▶ **Exercise task**:
Of all the lines in the material, how many contain the word "members"? State the number alone.

--- Begin ---

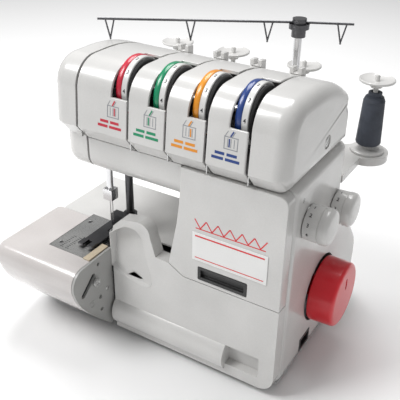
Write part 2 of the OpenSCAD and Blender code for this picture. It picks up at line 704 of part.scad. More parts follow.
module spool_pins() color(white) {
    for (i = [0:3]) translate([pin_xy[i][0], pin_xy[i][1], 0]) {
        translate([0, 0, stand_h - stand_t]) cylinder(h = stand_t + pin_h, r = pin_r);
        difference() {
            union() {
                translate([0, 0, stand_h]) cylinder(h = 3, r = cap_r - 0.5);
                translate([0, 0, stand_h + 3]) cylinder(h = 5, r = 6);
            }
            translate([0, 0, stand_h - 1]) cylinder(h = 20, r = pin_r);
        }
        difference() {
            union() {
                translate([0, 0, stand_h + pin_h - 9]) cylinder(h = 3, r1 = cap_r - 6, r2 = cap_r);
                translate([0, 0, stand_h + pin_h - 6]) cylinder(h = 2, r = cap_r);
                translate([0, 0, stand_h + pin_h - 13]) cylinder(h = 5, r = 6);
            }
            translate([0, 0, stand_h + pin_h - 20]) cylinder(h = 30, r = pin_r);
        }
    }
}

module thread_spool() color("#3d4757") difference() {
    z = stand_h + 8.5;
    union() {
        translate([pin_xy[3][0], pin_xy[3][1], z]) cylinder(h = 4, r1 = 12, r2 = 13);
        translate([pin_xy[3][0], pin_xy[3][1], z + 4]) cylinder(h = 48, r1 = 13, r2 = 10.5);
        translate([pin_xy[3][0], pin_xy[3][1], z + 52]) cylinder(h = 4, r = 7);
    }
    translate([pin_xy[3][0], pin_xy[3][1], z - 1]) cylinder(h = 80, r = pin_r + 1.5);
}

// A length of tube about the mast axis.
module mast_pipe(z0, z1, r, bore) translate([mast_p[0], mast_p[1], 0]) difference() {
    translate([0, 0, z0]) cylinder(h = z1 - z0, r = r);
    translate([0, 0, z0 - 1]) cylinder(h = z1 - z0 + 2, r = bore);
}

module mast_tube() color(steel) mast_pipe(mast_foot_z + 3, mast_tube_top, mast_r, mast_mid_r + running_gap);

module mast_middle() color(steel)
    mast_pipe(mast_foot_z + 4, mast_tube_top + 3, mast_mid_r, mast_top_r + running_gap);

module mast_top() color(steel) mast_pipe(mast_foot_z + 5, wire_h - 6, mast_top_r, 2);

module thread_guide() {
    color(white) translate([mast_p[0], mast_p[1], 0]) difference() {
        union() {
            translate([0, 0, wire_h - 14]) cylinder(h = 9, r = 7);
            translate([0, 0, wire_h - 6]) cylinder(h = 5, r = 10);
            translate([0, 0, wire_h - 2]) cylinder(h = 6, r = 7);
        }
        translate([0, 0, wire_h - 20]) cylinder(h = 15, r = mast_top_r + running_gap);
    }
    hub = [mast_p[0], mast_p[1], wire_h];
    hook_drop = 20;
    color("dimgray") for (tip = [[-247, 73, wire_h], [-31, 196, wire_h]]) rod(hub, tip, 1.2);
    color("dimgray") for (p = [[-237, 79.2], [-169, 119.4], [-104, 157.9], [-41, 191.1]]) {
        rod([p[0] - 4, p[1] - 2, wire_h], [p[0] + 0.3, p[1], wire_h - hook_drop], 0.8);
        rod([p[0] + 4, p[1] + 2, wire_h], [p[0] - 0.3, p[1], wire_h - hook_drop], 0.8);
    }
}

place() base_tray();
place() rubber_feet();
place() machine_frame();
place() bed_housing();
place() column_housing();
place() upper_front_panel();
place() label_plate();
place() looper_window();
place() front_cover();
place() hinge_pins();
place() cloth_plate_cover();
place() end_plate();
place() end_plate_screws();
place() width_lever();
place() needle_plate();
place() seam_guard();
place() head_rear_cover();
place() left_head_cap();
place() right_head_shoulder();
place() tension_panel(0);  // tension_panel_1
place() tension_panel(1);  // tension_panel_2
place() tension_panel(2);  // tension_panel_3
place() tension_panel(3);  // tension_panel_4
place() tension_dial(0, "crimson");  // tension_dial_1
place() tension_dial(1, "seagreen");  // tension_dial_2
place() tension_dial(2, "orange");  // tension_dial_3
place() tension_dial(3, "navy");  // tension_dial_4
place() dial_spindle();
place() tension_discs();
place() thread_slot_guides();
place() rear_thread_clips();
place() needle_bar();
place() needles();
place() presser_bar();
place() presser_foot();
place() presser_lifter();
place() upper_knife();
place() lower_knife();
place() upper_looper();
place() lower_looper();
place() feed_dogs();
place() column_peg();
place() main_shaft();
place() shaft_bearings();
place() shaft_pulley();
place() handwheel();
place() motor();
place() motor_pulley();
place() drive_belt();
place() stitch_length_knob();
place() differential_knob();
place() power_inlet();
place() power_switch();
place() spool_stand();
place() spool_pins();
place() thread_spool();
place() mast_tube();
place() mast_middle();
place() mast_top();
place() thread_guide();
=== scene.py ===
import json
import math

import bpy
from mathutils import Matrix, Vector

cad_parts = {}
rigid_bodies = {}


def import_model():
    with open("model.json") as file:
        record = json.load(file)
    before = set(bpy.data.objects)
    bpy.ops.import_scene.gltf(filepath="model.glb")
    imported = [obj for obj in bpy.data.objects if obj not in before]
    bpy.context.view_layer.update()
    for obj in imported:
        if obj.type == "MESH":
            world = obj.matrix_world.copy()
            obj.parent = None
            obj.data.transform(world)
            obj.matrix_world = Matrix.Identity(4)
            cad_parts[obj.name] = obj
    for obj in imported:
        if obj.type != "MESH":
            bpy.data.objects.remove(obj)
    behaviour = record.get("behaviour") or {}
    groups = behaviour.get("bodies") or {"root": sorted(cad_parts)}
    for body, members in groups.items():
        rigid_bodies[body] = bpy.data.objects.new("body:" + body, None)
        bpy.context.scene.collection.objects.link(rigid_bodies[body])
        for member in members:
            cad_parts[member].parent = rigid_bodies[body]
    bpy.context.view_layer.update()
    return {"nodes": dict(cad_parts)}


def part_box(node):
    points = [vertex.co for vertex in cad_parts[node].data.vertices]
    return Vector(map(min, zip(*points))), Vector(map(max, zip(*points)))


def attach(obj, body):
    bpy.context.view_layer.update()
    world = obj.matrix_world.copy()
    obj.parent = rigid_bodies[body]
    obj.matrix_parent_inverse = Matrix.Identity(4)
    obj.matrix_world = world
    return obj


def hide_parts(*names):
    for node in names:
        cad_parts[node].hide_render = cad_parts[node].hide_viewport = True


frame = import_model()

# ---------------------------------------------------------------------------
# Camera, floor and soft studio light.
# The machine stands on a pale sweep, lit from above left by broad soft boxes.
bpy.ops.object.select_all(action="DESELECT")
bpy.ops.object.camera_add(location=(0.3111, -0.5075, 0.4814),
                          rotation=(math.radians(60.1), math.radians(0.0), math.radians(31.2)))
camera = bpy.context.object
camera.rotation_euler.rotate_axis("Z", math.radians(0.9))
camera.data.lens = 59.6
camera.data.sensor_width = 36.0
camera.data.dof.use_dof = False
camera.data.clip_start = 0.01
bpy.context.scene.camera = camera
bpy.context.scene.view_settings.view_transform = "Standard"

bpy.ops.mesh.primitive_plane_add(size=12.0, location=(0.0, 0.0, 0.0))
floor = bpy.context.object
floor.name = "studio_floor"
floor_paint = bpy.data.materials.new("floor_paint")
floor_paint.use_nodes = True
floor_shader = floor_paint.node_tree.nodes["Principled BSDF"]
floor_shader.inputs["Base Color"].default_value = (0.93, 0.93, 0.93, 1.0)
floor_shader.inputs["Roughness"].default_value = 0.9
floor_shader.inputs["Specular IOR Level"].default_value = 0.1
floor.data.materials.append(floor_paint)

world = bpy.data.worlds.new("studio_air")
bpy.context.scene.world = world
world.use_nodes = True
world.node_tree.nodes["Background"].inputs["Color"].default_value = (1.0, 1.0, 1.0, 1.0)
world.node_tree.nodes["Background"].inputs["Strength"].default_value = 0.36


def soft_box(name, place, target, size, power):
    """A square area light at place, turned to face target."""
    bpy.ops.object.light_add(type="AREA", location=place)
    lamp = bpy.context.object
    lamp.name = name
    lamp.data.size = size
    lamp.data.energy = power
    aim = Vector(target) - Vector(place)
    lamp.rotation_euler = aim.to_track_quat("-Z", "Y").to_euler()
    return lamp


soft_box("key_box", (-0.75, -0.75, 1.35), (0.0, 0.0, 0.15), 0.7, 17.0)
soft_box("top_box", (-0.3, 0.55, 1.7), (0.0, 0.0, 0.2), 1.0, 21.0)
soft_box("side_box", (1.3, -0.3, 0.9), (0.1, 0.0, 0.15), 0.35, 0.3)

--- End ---

▶ **Response to the task**:
2